TASK STATEMENT
Make an exact copy of all the data.

DATA PROVIDED
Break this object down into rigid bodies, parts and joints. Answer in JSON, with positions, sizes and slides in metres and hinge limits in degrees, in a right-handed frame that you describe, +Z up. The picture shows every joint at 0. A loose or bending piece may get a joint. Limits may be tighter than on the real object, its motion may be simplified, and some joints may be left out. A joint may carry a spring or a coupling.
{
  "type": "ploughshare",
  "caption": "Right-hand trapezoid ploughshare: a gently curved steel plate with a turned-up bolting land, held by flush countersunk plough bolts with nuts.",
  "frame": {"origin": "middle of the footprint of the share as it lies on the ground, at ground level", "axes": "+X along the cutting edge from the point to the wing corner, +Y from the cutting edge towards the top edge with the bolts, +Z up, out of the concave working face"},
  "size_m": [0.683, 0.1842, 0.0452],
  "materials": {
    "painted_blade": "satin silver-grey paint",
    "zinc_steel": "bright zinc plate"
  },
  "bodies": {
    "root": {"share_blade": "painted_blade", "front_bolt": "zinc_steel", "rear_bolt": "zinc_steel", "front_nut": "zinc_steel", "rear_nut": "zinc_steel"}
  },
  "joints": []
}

FULL ANSWER
Break this object down into rigid bodies, parts and joints. Answer in JSON, with positions, sizes and slides in metres and hinge limits in degrees, in a right-handed frame that you describe, +Z up. The picture shows every joint at 0. A loose or bending piece may get a joint. Limits may be tighter than on the real object, its motion may be simplified, and some joints may be left out. A joint may carry a spring or a coupling.
{
  "type": "ploughshare",
  "caption": "Right-hand trapezoid ploughshare: a gently curved steel plate with a turned-up bolting land, held by flush countersunk plough bolts with nuts.",
  "frame": {"origin": "middle of the footprint of the share as it lies on the ground, at ground level", "axes": "+X along the cutting edge from the point to the wing corner, +Y from the cutting edge towards the top edge with the bolts, +Z up, out of the concave working face"},
  "size_m": [0.683, 0.1842, 0.0452],
  "materials": {
    "painted_blade": "satin silver-grey paint",
    "zinc_steel": "bright zinc plate"
  },
  "bodies": {
    "root": {"share_blade": "painted_blade", "front_bolt": "zinc_steel", "rear_bolt": "zinc_steel", "front_nut": "zinc_steel", "rear_nut": "zinc_steel"}
  },
  "joints": []
}